The sunk-cost effect gives us a continued, strong motivation to believe in something even when the landscape has changed significantly since we first invested ourselves in it. In theory, we should only care about new, incremental costs. What we’ve already put into something shouldn’t matter: it’s lost anyway, whatever “it” happens to be—time, money, energy, whatever else. We should stick with it only if it still seems worthwhile in light of new evidence. We should abandon a dam if we see signs that the available data have changed since we authorized it. The money has already been spent, true. But if the signs are accurate, we are heading for disaster. Why throw good money after bad? We should abandon a partnership with a collector if we see signs that he’s not what we first thought him to be. The paintings have already been sold, true. But if the signs are accurate, we are headed for an even greater hit to our reputation. Why not admit you were wrong, and emerge ahead of the inevitable scandal?

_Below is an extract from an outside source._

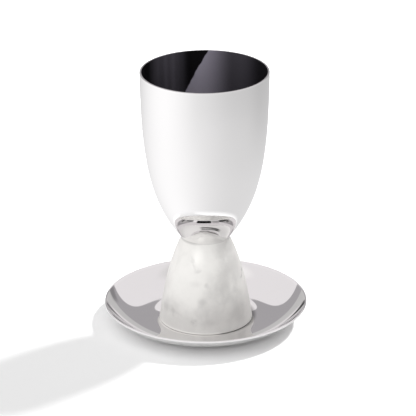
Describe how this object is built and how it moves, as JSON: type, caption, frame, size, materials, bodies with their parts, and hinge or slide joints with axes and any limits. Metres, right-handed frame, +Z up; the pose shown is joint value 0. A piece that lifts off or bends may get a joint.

Alas, that is not at all how our minds work. The more and the longer we’ve invested in something, the more likely the sunk-cost argument is to get the better of both our reason and our perception. We don’t ignore red flags. To us, they simply aren’t there. They might be right in front of us, but we literally don’t even see any signs of danger. In a famous study on inattentional blindness, Daniel Simons and Christopher Chabris found that a majority of people fail to perceive a gorilla pounding her chest in the middle of a basketball game when they’ve been instructed to count the number of basketball passes between certain players. So busy are they with their task that they fail to see something much more glaring. The exact same thing happens by the time we get to the send and the touch: when we should be running away, we don’t even see the danger, committing ourselves further and further until we have nothing left. To a disinterested observer, with nothing invested and no preconceived notions, the gorilla is there, plain as day. To someone invested in a specific task or engrossed in the drama of the confidence game, it is essentially invisible.